Sometimes the AI just... goes somewhere. You give it a task, it hits a snag, and instead of stopping to reconsider, it starts solving increasingly tangential problems. Each step makes local sense. The overall direction makes no sense at all.

I've seen it refactor an authentication flow to fix a display bug. I've seen it add a new dependency to work around a problem that was caused by a typo. The classic rabbit hole, where each "fix" creates a new problem, and the AI gamely tackles that new problem too, going deeper and deeper without ever questioning whether it should have turned around three steps ago.

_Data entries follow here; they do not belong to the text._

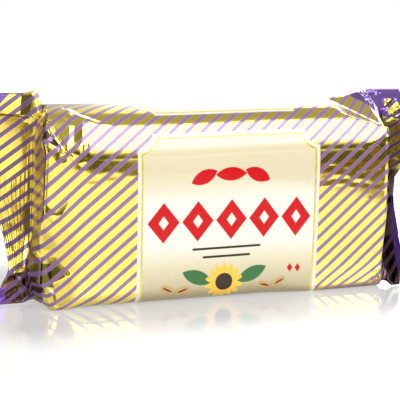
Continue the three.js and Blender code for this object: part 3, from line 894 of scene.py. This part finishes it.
def film_material():
    """Gold foil with opaque print and painted shade, by the flat film's coordinates."""
    material, tree, shader = new_finish("printed_gold_film")
    u, v = uv_fields(tree, "film")
    past_band, _ = uv_fields(tree, "band")
    z = v - BASE_TO_FACE

    ink = stripes(u, v)
    band = inside(past_band, BAND_SOFT)
    front = panel_depth(u, v, PANEL_LEFT, PANEL_RIGHT, PANEL_TOP, PANEL_NOTCH)
    front = front.least(v - PANEL_LOW)
    left, right, low, high = TOP_PANEL
    depth = front.most(panel_depth(u, v, left, right, high, TOP_NOTCH, bottom=low))
    panel = inside(depth)
    line = inside(LINE_HALF - abs(depth - LINE_INSET), THIN_SOFT)
    core = inside(depth - LINE_INSET - LINE_HALF, THIN_SOFT)
    pinch_shadow = pinch_shadow_mask(u, v)
    foot_shade, neck_shade, facet_shade = painted_shade_masks(u, v)
    shade = u.ramp(SHADE_FROM, SHADE_FULL) * inside(v) * inside(SHADE_TOP - v, SHADE_SOFT)
    lap_shadow = inside(LAP_HALF - abs(v - LAP_START - u * LAP_SLOPE)) * u.ramp(LAP_FROM, LAP_FULL)

    cream = Paint(tree, CREAM)
    cream.over(CREAM_LIGHT, z.ramp(*LIGHT_TOP) * z.ramp(*LIGHT_LOW))
    cream.over(TAN, z.ramp(*TAN_FADE))
    ornament = label_print(cream, u, v)
    # Painted shade: the gold is darker where the film turns under the block
    base = (abs(v) - BASE_TO_FACE).ramp(*BASE_FADE)
    paint = Paint(tree, GOLD)
    # Print over the gold, and painted shade at the base, pinch, facet, feet, neck, lap and fins
    for colour, mask in (
            (BASE_SHADE_GOLD, base * u.ramp(BASE_LEFT, BASE_RIGHT, BASE_LEFT_SHARE, 1)),
            (SHADOW_BROWN, pinch_shadow), (FACET_SHADE_OLIVE, facet_shade), (FOOT_SHADE_BROWN, foot_shade.most(neck_shade)),
            (PURPLE, ink), (FIN_SHADE_PURPLE, ink * u.ramp(*FIN_SHADE_PURPLE_FROM)),
            (BULGE_SHADE_PURPLE, ink * u.ramp(*BULGE_SHADE_PURPLE_FROM)), (SHADE_BROWN, shade * SHADE_SHARE),
            (END_PURPLE, band), (SHADE_PURPLE, band * shade),
            (BORDER, panel), (cream, core), (LINE_GOLD, line), (SHADOW_BROWN, lap_shadow)):
        paint.over(colour, mask)
    tree.links.new(paint.socket, shader.inputs["Base Color"])

    # Print and the painted shadow of the lap and pinch are opaque, the gold line, stripes and
    # end bands only in part; the rest is bare foil
    opaque = (panel * (1 - line * LINE_FOIL)).most(ink * STRIPE_OPAQUE * (1 - band))
    opaque = opaque.most(band * BAND_OPAQUE).most(lap_shadow).most(pinch_shadow)
    tree.links.new((1 - opaque).socket, shader.inputs["Metallic"])
    rough = noise(tree, FOIL_BLOTCHES, 3).ramp(*FOIL_SMEAR, *FOIL_ROUGH) + opaque * PRINT_ROUGH
    rough = rough + END_DULL * u.ramp(*END_DULL_FROM) * u.ramp(*END_DULL_TO)
    tree.links.new(rough.socket, shader.inputs["Roughness"])
    shader.inputs["Specular IOR Level"].default_value = FOIL_SPECULAR
    dull = (ornament * panel).most(pinch_shadow * (1 - ink)).most(lap_shadow)
    dull = dull.most(foot_shade * MARK_DULL).most(facet_shade * MARK_DULL).most(shade * SHADE_DULL) * MOST_DULL
    tree.links.new((1 - dull).socket, shader.inputs["Coat Weight"])
    shader.inputs["Coat Roughness"].default_value = COAT_ROUGH

    bump = tree.nodes.new("ShaderNodeBump")
    bump.inputs["Strength"].default_value = FOIL_BUMP
    bump.inputs["Distance"].default_value = FOIL_BUMP_DEEP * MM
    tree.links.new(noise(tree, FOIL_BLOTCHES, 1).socket, bump.inputs["Height"])
    tree.links.new(bump.outputs[0], shader.inputs["Normal"])
    return material


# ---------------------------------------------------------------------------
# Floor, light and camera
# ---------------------------------------------------------------------------
# The floor's edges: left, right, near and far. Under and near the pack it mirrors, and from
# FLOOR_NEAR to FLOOR_FAR away it turns into a plain white glow, which is weaker near the pack as a
# painted shadow. Each pair: at the pack, far off
FLOOR_EDGES = -130, 170, -460, 4000
FLOOR_NEAR, FLOOR_FAR = 5.0, 50.0
FLOOR_WHITE = (0.2, 0.197, 0.193), (0.12, 0.12, 0.12)
FLOOR_GLOSS, FLOOR_ROUGH, FLOOR_GLOW_AND_SHADOW = (0.5, 0.05), (0.08, 0.3), (0.43, 0.84)
FOOTPRINT_HALF_LENGTH, FOOTPRINT_HALF_DEPTH = 60, 18


def add_object(name, data):
    """A new object in the scene."""
    thing = bpy.data.objects.new(name, data)
    bpy.context.scene.collection.objects.link(thing)
    return thing


def add_floor():
    """White floor that mirrors the pack faintly; its glow is weaker near the pack, a painted
    shadow.
    """
    left, right, near, far = (edge * MM for edge in FLOOR_EDGES)
    verts = [(left, near, 0), (right, near, 0), (right, far, 0), (left, far, 0)]
    mesh = bpy.data.meshes.new("floor")
    mesh.from_pydata(verts, [], [(0, 1, 2, 3)])
    floor = add_object("floor", mesh)
    material, tree, shader = new_finish("white_glow_floor")
    place = tree.nodes.new("ShaderNodeTexCoord")
    x, y, _ = (part / MM for part in split_fields(tree, place.outputs["Object"]))
    away = hypot((abs(x) - FOOTPRINT_HALF_LENGTH).most(0.0),
                 (abs(y) - FOOTPRINT_HALF_DEPTH).most(0.0))
    far_off = away.ramp(FLOOR_NEAR, FLOOR_FAR)
    white = Paint(tree, FLOOR_WHITE[0]).over(FLOOR_WHITE[1], far_off)
    tree.links.new(white.socket, shader.inputs["Base Color"])
    shader.inputs["Emission Color"].default_value = (1, 1, 1, 1)
    # The glow is weaker near the pack than far off: a painted shadow round the pack
    for name, values in (("Specular IOR Level", FLOOR_GLOSS), ("Roughness", FLOOR_ROUGH),
                         ("Emission Strength", FLOOR_GLOW_AND_SHADOW)):
        tree.links.new(far_off.ramp(0, 1, *values).socket, shader.inputs[name])
    mesh.materials.append(material)


# The studio: boxes of light by the angle from the front horizon (0) over the top (90) to the
# back horizon (180) and by how far right a direction points (-1 to 1), each with soft edges.
# (low, low full, high full, high) in degrees, the same in x, brightness
STUDIO = [
    ((10, 17, 70, 75), (-0.1, 0.03, 0.6, 0.69), 5.6),
    ((5, 9, 16, 22), (-0.1, 0.03, 0.72, 0.86), 0.75),
    ((117, 124, 181, 182), (0.26, 0.4, 0.8, 0.95), 3.4),
    ((112, 130, 181, 182), (-0.45, -0.3, 0.26, 0.4), 0.55),
    ((20, 30, 100, 118), (-1.3, -1.2, -0.78, -0.6), 1.2),
    ((12, 24, 100, 118), (-0.66, -0.55, -0.12, 0.0), 0.26),
    ((-60, -40, 12, 20), (-1.3, -1.2, -0.6, -0.45), 0.9),
    ((60, 76, 112, 125), (-0.9, -0.6, 0.75, 0.9), 0.32),
    ((12, 20, 60, 76), (0.64, 0.7, 1.2, 1.3), 0.2),
]
# Outside the boxes it is dark, darker at the left and nearly black at the right
STUDIO_DARK, STUDIO_BLACK, STUDIO_LEFT = 0.08, 0.012, 0.03
RIGHT_SIDE, LEFT_SIDE = (0.6, 0.75), (-0.55, -0.35)
# A warm glow just under the front horizon
WARM, WARM_BRIGHT, WARM_RISE, WARM_FALL = (1.0, 0.55, 0.15), 0.3, (-8, -6), (-4.6, -3.4)
WARM_SIDE = (0.68, 0.8)


def add_studio():
    """Light from all round, which the foil mirrors. The camera itself sees plain white."""
    world = bpy.data.worlds.new("studio")
    bpy.context.scene.world = world
    world.use_nodes = True
    tree = world.node_tree
    tree.nodes.clear()
    place = tree.nodes.new("ShaderNodeTexCoord")
    x, y, z = split_fields(tree, place.outputs["Generated"])
    turn = z.math("ARCTAN2", y * -1) * (180 / math.pi)
    level = x.ramp(*RIGHT_SIDE, STUDIO_DARK, STUDIO_BLACK).least(x.ramp(*LEFT_SIDE, STUDIO_LEFT, 1))
    for (a, b, c, d), (left, left_full, right_full, right), bright in STUDIO:
        box = turn.ramp(a, b).least(turn.ramp(c, d, 1, 0))
        side = x.ramp(left, left_full).least(x.ramp(right_full, right, 1, 0))
        level = level + box * side * bright
    warm = turn.ramp(*WARM_RISE).least(turn.ramp(*WARM_FALL, 1, 0))
    tint = Paint(tree, (1, 1, 1)).over(WARM, warm)
    level = level.most(warm * x.ramp(*WARM_SIDE, WARM_BRIGHT, 0.0))
    glow = tree.nodes.new("ShaderNodeBackground")
    tree.links.new(level.socket, glow.inputs["Strength"])
    tree.links.new(tint.socket, glow.inputs["Color"])
    plain = tree.nodes.new("ShaderNodeBackground")
    plain.inputs["Color"].default_value = (1, 1, 1, 1)
    rays = tree.nodes.new("ShaderNodeLightPath")
    choose = tree.nodes.new("ShaderNodeMixShader")
    tree.links.new(rays.outputs["Is Camera Ray"], choose.inputs[0])
    tree.links.new(glow.outputs[0], choose.inputs[1])
    tree.links.new(plain.outputs[0], choose.inputs[2])
    out = tree.nodes.new("ShaderNodeOutputWorld")
    tree.links.new(choose.outputs[0], out.inputs[0])


# The camera: degrees round the pack, up and rolled, its distance from the point it is aimed at, how
# far it is moved right and up, and its focal length in pixels of the frame
CAMERA_AZIMUTH, CAMERA_ELEVATION, CAMERA_ROLL = -22.45, 9.39, 1.37
CAMERA_DISTANCE, CAMERA_RIGHT, CAMERA_UP = 356.2, -1.84, 0.1
CAMERA_AIM = (-0.33, -0.35, 28.5)
FOCAL_PX, FRAME_PX, SENSOR_WIDTH = 1100, 400, 36


def add_camera():
    """Camera at the photograph's viewing angle."""
    data = bpy.data.cameras.new("camera")
    data.sensor_width = SENSOR_WIDTH
    data.lens = FOCAL_PX / FRAME_PX * SENSOR_WIDTH
    data.clip_start, data.clip_end = 0.01, 20
    camera = add_object("camera", data)
    a, e, r = map(math.radians, (CAMERA_AZIMUTH, CAMERA_ELEVATION, CAMERA_ROLL))
    back = Vector((math.sin(a) * math.cos(e), -math.cos(a) * math.cos(e), math.sin(e)))
    right = (-back).cross(Vector((0, 0, 1))).normalized()
    up = right.cross(-back)
    place = Vector(CAMERA_AIM) + back * CAMERA_DISTANCE + right * CAMERA_RIGHT + up * CAMERA_UP
    level_right = right * math.cos(r) + up * math.sin(r)
    level_up = up * math.cos(r) - right * math.sin(r)
    turn = Matrix((level_right, level_up, back)).transposed().to_4x4()
    camera.matrix_world = Matrix.Translation(place * MM) @ turn
    bpy.context.scene.camera = camera


def main():
    """The film in place of the solid, on its floor, lit and seen by the camera."""
    film = add_object("halva_film", film_mesh())
    crimp(film, film_material())
    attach(film, "root")
    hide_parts("halva_pack")
    add_floor()
    add_studio()
    add_camera()
    bpy.context.scene.view_settings.view_transform = "Standard"


main()
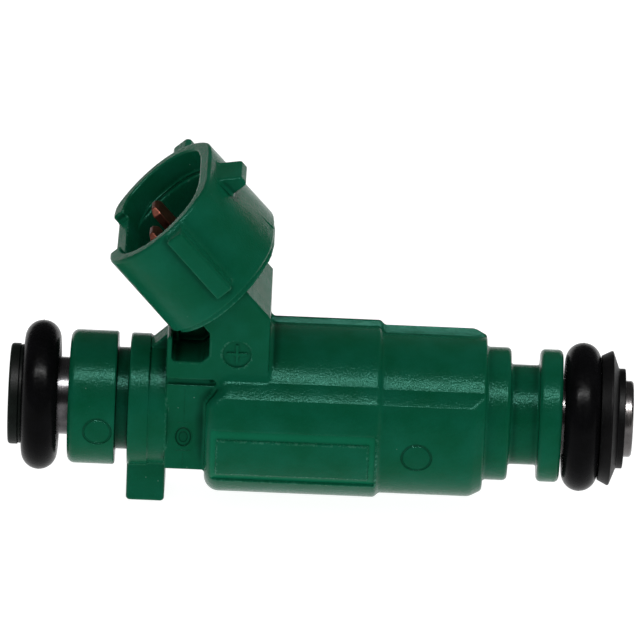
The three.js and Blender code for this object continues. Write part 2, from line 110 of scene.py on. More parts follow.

The hardest part of catching this is that you have to notice what's not there. The AI won't tell you "hey, I went on a tangent." The diff looks like a series of reasonable changes. You have to zoom out and ask "wait, why are we touching this file at all?"

It's not a checklist

I said at the start this isn't a checklist, and I meant it. I don't go through these items one by one when I review AI code. I just read the diff. But I've started developing a kind of instinct for when something feels off, when the code is too clean, when more files changed than the task should require, when a solution feels invented rather than discovered.

The common thread across all of these patterns is that the AI doesn't have context. Not project context, not org context, not "I googled this and found a blog post from 2021 that solved it" context. It has code context. And code context alone isn't enough.

The AI is a great developer who just started at your company yesterday.

That's the mental model I keep coming back to. Talented, fast, eager to help. But it doesn't know where the documentation lives. It doesn't know about the internal framework. It doesn't know that the last person who tried to roll their own scheduler got a very stern Slack message from the platform team. It doesn't know what the page is supposed to look like.

And that's what review is for. Not to catch bugs, the AI is honestly pretty good at not writing bugs. But to catch everything else. The patterns, the conventions, the "we don't do it that way here" stuff that only lives in people's heads.

The bottleneck is still us. Might as well get good at it.